Sekalipun yang demikian ini membawa
akibat berkurangnya minuman itu dan dari segi ini pula pengaruhnya cukup besar,
sehingga sudah banyak dari mereka itu yang mengurangi minuman khamr sedapat
mungkin, namun beberapa waktu kemudian kembali Umar berkata lagi: "Ya
Allah, jelaskanlah kepada kami hukum khamr itu, jelaskan dengan tegas, sebab
ini menyesatkan pikiran dan harta." Sebenarnya tepat sekali Umar berkata
begitu, mengingat orang-orang Arab - termasuk juga kaum Musliminnya - dengan
minuman demikian itu mereka jadi kacau, saling bertengkar, saling menarik
janggut dan saling memukul kepala satu sama lain.
Pernah ada orang dari kalangan
mereka itu mengadakan pesta makan minum. Setelah mereka dalam keadaan mabuk,
pihak Muhajirin dan Anshar mulai saling adu mulut. Yang satu menunjukkan sikap
fanatiknya kepada Muhajirin sedang yang fanatik kepada Anshar mengambil
sebatang tulang kepala unta yang mereka makan lalu dipukulkan kehidung salah
seorang Muhajirin. Ada lagi dua kelompok suku sedang mabuk-mabuk. Mereka saling
bertengkar, lalu saling bertikaman. Diantara mereka timbul rasa benci-membenci,
sedang sebelum itu hubungan mereka hidup rukun dan saling cinta-mencintai.
Ketika itulah firman Tuhan ini turun:
"Orang-orang yang beriman! Bahwasanya khamr, perjudian, berhala, mengadu
nasib dengan panah, adalah perbuatan keji yang termasuk perbuatan setan.

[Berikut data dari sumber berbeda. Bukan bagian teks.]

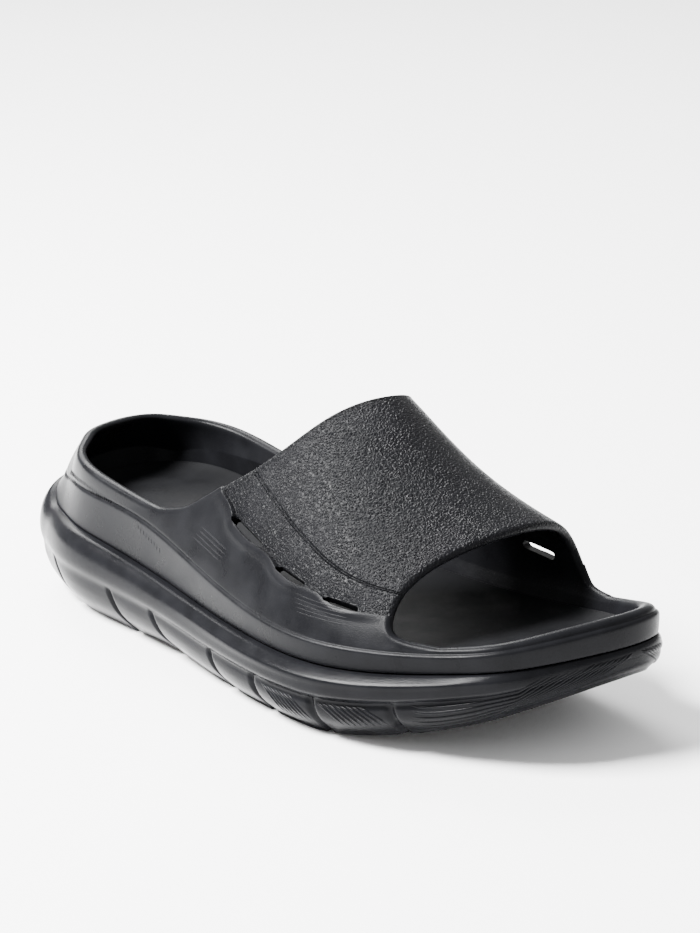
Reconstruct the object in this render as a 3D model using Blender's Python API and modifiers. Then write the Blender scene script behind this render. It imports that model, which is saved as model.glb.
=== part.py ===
"""Sport slide sandal: one moulded upper, a footbed inside its wall and the sole under the seam.

Right shoe. +X runs from the heel to the toe, +Y to the wearer's left (the medial side), +Z up.
The origin is under the middle of the shoe, on the floor. All lengths are in metres.
"""

import math

import bmesh
import bpy
import numpy as np
from mathutils import Vector

# Named sizes.
LENGTH = 0.290
BALL = 0.110
INSTEP = 0.1055
SEAM = 0.0331
STRAP_WALL = 0.0042
PANEL_DEPTH = 0.0011
GAP = 0.0003
BED_GAP = 0.0005
LIP_ROUND = 0.0014
COLLAR_BULGE = 0.0006
BOTTOM_STEP = 0.0006
END_REACH = 0.34 * BALL
# Half step along the seam line for its direction.
NEAR = 0.004
LATERAL = -1
MEDIAL = 1

# Ends of the seam line, as shares of the length.
SEAM_HEEL = 0.0184
SEAM_TOE = 0.9950

# Plan of the seam: share of its length, lateral and medial half widths as shares of the ball width.
PLAN = (
    (0.0, 0.0, 0.0),
    (0.03, 0.252, 0.245),
    (0.08, 0.316, 0.312),
    (0.15, 0.38, 0.352),
    (0.25, 0.399, 0.349),
    (0.38, 0.42, 0.329),
    (0.5, 0.46, 0.333),
    (0.62, 0.494, 0.362),
    (0.72, 0.486, 0.388),
    (0.81, 0.418, 0.397),
    (0.89, 0.32, 0.392),
    (0.95, 0.212, 0.362),
    (0.985, 0.018, 0.309),
    (1.0, -0.176, 0.176),
)
# Heights: share of the length, share of the seam's heel height.
SEAM_HEIGHT = ((0.0, 1.29), (0.03, 1.20), (0.065, 1.04), (0.10, 1.018), (0.212, 0.995), (0.422, 0.835),
               (0.601, 0.78), (0.743, 0.796), (0.88, 0.94), (1.0, 1.13))
FLOOR_HEIGHT = ((0.0, 0.16), (0.05, 0.03), (0.118, -0.02), (0.265, -0.01), (0.391, 0.04), (0.517, -0.01),
                (0.664, -0.02), (0.732, 0.02), (0.828, 0.183), (0.923, 0.467), (1.0, 0.82))
BAND_HEIGHT = ((0.0, 0.2), (0.035, 0.25), (0.075, 0.35), (0.16, 0.44), (0.317, 0.525), (0.475, 0.42),
               (0.632, 0.3), (0.79, 0.257), (0.895, 0.22), (1.0, 0.28))
RIM_HEIGHT = ((0.0, 1.934), (0.05, 1.88), (0.13, 1.80), (0.21, 1.675), (0.3, 1.549), (0.37, 1.53))
# How much higher the rim stands on the medial side, and lower on the lateral side, in metres.
RIM_TILT = 0.0003
# Highest outside line of the strap: share of the length, height as a share of the instep, place across as a
# share of the ball width towards the medial side, and how square the lateral and the medial shoulders are.
CROWN = (
    (0.265, 0.949, 0.042, 2.4, 2.35),
    (0.391, 1.0, 0.15, 2.2, 2.18),
    (0.538, 0.985, 0.142, 1.85, 1.95),
    (0.685, 0.791, 0.105, 1.9, 1.92),
    (0.842, 0.612, 0.155, 2.08, 1.98),
    (0.905, 0.567, 0.165, 2.12, 2.0),
)
# Strap edges: share of the way over the foot, then the rear and the front edge as shares of the length.
STRAP_EDGES = (
    (0.0, 0.339, 0.868),
    (0.02, 0.351, 0.83),
    (0.04, 0.38, 0.814),
    (0.08, 0.418, 0.803),
    (0.2, 0.499, 0.794),
    (0.35, 0.544, 0.807),
    (0.5, 0.567, 0.816),
    (0.65, 0.546, 0.811),
    (0.8, 0.478, 0.806),
    (0.92, 0.405, 0.824),
    (0.96, 0.374, 0.837),
    (0.98, 0.351, 0.85),
    (1.0, 0.339, 0.88),
)
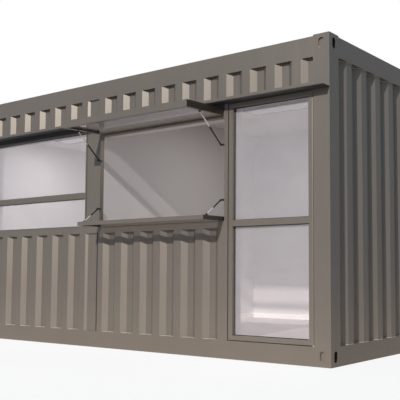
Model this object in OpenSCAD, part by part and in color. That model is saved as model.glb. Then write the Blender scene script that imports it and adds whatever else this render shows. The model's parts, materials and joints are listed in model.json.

Hindarilah itu supaya kamu beruntung. Tentu setan bermaksud hendak menimbulkan
permusuhan dan kebencian di kalangan kamu dengan jalan khamr dan perjudian itu,
merintangi kamu dari mengingat Allah dan dari sembahyang. Maka maukah kamu
menghentikan?" (Qur'an, 5 90-91)
Ketika ada pelarangan khamr, waktu
itu Anas yang bertugas sebagai pelayan. Setelah didengarnya ada orang yang
menyerukan bahwa minuman itu dilarang, cepat-cepat cairan itu dibuangnya.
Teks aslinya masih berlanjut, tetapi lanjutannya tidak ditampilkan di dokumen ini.